Nuestras Escrituras viven plenamente en la liturgia. Asumen nuevos significados en nuevos contextos, especialmente cuando son emparejadas con otros fragmentos de la misma Escritura. En el domingo treinta del tiempo ordinario, se nos pide que dejemos de engañarnos a nosotros mismos.

El profeta Jeremías dice que Dios debe, y lo hará, tomar la iniciativa porque no podemos encontrar por nosotros mismos el camino de regreso a Dios. Nos hemos incapacitado a nosotros mismos.

Los traeré de vuelta desde la tierra del norte. Los reuniré desde los confines del mundo, con los ciegos en medio de ellos, las madres con los niños, volverán como una multitud inmensa. Los conduciré a las fuentes de agua, para que ninguno perezca.

No podemos buscar a Dios como buscaríamos otros posibles objetos de conocimiento porque, como el


hombre del Evangelio de San Marcos, estamos ciegos a la realidad que es Dios.
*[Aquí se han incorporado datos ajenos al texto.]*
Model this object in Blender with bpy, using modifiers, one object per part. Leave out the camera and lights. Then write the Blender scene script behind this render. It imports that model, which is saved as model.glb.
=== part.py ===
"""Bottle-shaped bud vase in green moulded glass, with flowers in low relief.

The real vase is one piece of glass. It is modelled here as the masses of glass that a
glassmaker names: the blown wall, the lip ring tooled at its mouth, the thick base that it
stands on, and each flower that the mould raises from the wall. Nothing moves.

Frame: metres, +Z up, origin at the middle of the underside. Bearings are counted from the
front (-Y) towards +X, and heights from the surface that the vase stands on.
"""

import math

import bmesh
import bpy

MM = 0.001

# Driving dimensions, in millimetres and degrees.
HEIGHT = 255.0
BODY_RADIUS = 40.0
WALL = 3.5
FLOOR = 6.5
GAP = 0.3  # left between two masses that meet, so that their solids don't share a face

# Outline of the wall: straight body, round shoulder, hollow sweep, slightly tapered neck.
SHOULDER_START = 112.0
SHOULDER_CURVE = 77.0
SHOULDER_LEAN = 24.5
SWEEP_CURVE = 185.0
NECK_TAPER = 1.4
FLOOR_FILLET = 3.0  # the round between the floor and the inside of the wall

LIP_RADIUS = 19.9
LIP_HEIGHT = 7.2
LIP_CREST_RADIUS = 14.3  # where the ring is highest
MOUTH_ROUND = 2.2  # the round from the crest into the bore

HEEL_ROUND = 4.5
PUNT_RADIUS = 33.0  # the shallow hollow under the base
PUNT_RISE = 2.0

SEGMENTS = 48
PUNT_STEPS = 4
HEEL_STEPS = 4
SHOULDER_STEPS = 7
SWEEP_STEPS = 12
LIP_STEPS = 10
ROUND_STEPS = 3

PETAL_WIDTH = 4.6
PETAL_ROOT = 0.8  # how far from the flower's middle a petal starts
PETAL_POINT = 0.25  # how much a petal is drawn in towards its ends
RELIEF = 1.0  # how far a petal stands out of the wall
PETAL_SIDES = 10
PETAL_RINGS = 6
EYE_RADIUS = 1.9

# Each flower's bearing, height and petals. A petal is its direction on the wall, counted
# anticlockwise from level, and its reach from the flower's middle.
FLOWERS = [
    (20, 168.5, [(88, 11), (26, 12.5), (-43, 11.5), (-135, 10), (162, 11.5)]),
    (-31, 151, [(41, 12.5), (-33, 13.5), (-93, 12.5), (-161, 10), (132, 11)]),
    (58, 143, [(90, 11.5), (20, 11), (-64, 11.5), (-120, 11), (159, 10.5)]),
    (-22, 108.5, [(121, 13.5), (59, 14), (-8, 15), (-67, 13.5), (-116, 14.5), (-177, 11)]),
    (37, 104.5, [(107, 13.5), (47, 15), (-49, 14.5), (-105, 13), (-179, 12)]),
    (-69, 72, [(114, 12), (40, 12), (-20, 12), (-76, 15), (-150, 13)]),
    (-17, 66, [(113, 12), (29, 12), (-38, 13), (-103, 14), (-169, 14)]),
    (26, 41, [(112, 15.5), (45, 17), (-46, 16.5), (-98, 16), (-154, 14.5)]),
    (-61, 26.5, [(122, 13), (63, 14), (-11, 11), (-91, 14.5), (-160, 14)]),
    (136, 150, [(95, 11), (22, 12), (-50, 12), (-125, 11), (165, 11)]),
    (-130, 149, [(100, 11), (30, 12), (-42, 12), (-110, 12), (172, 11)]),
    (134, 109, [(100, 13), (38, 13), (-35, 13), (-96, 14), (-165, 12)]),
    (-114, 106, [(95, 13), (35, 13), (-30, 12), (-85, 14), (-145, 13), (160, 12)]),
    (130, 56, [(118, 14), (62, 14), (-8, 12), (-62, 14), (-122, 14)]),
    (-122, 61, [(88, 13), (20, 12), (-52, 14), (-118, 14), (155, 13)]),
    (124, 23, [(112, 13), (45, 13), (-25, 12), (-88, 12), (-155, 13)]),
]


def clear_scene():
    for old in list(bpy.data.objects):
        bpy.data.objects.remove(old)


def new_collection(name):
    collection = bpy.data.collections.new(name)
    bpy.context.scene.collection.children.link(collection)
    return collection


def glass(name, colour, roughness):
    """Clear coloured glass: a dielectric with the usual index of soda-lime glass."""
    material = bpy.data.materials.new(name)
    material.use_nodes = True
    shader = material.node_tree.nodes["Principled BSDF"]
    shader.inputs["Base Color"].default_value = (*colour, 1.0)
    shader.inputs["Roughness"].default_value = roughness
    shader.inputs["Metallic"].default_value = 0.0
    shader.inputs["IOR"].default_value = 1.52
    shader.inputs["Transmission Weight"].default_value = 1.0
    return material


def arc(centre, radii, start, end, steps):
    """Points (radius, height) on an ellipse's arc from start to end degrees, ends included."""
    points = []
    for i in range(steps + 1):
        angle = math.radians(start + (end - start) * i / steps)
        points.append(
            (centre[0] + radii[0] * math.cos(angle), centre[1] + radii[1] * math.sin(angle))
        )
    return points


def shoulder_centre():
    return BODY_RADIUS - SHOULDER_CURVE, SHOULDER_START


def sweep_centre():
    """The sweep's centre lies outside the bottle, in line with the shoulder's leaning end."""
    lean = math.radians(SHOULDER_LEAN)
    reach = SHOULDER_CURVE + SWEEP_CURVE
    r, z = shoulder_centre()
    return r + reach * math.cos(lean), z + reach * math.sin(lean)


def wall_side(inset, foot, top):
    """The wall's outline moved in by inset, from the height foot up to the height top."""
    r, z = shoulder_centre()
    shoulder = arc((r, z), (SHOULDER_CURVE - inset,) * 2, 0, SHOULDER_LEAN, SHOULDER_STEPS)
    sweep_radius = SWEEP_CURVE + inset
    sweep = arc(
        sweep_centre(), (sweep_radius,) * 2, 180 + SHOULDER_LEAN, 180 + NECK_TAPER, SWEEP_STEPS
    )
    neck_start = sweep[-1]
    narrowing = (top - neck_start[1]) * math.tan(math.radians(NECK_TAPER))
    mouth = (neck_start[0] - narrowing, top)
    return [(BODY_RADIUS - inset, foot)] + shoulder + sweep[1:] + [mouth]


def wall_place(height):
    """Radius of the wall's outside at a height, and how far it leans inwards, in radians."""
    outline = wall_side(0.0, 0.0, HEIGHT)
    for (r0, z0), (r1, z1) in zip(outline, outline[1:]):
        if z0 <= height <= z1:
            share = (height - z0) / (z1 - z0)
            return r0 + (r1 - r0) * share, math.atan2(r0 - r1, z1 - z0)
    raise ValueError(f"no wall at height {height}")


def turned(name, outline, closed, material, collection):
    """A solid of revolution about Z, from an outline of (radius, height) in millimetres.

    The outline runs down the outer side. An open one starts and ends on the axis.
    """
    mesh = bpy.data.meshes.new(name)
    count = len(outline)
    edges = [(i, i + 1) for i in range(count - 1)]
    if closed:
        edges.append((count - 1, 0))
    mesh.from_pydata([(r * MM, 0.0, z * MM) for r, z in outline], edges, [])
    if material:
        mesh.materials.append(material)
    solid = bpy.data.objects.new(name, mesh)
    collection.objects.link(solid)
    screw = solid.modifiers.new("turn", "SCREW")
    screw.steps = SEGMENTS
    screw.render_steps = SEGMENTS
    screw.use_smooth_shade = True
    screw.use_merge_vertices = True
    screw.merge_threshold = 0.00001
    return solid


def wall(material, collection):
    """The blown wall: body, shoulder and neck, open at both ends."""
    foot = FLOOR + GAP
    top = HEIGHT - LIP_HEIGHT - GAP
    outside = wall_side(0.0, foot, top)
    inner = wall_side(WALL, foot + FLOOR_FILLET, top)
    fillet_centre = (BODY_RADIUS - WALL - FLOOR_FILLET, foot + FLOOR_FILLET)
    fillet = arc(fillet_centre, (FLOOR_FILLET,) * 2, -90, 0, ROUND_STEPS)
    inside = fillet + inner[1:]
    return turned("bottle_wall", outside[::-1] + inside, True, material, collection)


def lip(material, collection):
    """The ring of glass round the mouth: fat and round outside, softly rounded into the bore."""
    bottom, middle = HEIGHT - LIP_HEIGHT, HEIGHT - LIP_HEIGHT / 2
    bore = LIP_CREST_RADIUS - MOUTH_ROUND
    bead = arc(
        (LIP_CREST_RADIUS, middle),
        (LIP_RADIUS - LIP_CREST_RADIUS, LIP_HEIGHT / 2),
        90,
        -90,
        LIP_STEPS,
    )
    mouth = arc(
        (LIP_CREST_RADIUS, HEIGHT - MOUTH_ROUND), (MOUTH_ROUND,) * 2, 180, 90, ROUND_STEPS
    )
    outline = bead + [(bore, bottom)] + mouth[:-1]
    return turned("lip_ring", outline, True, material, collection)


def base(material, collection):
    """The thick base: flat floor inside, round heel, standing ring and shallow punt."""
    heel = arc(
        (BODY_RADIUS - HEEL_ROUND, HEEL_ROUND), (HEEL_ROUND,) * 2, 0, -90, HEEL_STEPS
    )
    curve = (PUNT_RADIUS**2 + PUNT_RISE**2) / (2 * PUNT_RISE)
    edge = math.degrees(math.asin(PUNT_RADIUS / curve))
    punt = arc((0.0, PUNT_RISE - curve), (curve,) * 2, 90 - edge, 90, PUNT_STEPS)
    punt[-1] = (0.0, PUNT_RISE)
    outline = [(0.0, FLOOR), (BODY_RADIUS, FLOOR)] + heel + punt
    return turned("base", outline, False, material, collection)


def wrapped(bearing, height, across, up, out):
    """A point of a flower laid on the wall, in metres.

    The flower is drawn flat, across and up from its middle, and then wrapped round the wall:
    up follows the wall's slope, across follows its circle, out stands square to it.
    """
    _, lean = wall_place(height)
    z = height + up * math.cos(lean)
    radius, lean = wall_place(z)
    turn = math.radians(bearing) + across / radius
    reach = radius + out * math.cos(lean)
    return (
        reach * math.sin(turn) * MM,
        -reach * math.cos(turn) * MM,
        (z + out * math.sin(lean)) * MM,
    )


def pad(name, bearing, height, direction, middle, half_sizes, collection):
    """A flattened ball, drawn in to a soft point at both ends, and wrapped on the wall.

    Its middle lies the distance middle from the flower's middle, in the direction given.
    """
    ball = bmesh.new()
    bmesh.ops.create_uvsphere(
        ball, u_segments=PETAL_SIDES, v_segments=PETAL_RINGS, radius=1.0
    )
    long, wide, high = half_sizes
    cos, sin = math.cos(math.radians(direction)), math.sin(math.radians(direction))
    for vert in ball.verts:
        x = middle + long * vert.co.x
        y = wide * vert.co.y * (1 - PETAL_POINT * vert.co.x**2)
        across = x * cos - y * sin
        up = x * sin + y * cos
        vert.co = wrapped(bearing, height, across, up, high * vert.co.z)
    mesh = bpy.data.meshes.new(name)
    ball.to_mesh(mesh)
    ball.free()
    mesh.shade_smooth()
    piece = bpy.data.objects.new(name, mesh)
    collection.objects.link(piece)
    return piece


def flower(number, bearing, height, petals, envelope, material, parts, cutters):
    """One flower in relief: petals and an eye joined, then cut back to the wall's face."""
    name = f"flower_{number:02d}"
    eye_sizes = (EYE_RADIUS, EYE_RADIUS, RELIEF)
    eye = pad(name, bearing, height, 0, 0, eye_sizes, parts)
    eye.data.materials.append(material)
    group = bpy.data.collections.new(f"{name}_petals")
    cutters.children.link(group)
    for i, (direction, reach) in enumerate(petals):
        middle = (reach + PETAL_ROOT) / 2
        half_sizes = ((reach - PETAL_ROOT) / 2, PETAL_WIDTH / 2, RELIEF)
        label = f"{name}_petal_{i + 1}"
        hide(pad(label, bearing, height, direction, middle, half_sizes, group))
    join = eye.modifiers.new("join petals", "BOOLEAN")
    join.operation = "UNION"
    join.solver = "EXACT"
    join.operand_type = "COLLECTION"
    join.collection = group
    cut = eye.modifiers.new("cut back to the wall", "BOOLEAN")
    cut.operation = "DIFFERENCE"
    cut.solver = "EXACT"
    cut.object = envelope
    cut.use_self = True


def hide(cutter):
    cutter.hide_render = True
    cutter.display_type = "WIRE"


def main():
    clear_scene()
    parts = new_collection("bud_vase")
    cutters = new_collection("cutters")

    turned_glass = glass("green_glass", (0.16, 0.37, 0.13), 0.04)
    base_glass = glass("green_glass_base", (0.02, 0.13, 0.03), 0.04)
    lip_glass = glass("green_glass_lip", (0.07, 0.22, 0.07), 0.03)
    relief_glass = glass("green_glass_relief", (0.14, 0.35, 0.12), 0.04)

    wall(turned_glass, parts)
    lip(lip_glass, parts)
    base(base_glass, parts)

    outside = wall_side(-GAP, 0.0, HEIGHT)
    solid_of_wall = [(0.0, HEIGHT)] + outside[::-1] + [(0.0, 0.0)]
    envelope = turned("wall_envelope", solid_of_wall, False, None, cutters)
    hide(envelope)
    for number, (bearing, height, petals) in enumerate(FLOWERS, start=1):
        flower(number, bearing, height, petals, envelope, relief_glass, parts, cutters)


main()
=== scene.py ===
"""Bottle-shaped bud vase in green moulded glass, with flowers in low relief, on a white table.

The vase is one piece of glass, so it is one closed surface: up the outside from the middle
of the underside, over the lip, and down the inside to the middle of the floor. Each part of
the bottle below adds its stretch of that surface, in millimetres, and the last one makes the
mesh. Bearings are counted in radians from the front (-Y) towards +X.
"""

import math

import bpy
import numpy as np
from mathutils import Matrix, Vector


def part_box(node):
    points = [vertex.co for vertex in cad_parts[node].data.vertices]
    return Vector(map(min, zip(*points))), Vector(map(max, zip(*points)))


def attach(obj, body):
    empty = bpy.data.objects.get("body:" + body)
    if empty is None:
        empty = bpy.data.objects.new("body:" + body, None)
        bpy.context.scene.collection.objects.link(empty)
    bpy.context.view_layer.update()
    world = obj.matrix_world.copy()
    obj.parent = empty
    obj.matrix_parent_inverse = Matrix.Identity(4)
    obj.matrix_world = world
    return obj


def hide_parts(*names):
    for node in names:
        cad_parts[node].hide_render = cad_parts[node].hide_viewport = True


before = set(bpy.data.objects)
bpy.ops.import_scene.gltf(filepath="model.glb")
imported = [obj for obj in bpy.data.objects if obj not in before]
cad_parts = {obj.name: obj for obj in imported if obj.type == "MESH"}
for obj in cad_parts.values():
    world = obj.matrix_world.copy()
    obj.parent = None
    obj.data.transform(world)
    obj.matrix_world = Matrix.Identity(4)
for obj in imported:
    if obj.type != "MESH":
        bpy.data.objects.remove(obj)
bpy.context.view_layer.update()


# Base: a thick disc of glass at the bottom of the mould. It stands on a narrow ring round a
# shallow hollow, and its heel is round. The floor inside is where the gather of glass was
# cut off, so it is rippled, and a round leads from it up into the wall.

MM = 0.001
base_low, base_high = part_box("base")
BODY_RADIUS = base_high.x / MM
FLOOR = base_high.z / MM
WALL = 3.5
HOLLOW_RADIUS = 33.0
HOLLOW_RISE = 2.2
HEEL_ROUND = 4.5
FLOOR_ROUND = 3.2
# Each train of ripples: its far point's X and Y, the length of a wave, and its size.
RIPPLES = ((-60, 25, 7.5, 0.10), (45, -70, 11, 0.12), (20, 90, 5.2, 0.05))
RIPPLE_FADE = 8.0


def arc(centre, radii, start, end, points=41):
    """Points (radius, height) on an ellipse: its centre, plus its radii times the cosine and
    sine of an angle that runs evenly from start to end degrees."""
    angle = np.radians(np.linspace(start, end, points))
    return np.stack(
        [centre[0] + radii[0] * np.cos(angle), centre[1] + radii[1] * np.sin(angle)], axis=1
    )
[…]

Dios es más de lo que podemos aprehender y el pecado limita lo que podemos comprender.

De hecho, Bartimeo tiene ventaja sobre nosotros. Él sabe que es ciego. En cambio, nosotros no lo sabemos.

Al escuchar que era Jesús de Nazareth, comenzó a sollozar y a gritar: "¡Jesús, Hijo de David, ten compasión de mi!".

No solo las grandes atrocidades crean autoengaño. Todo pecado lo hace. Es la naturaleza del pecado engañarnos, confundirnos, cegarnos. El engaño nos conduce al pecado y hay sigue confundiéndonos sobre la bondad de Dios, la bondad de la creación de Dios y nuestra propia bondad.

Cómo si no podemos explicar la naturaleza contradictoria de nuestros pensamientos después de pecar: "En realidad no hemos pecado", "es todo bastante explicable". Y, sin embargo, nos odiamos secretamente por lo que hemos hecho. ¿Cómo alguien que es inocente llega a asquearse de si mismo? En algún lugar, la verdad se ha perdido.

La verdadera visión siempre es una gracia. Es un don de Dios, que es sencillamente verdad y amor. A veces viene duramente. A veces acaricia con suavidad. De cualquier forma, es el Señor el que nos conduce a la verdad. Lo único que podemos hacer es desconfiar de nuestras propias deducciones y gritar: "Jesús, Hijo de David, ten compasión de mi".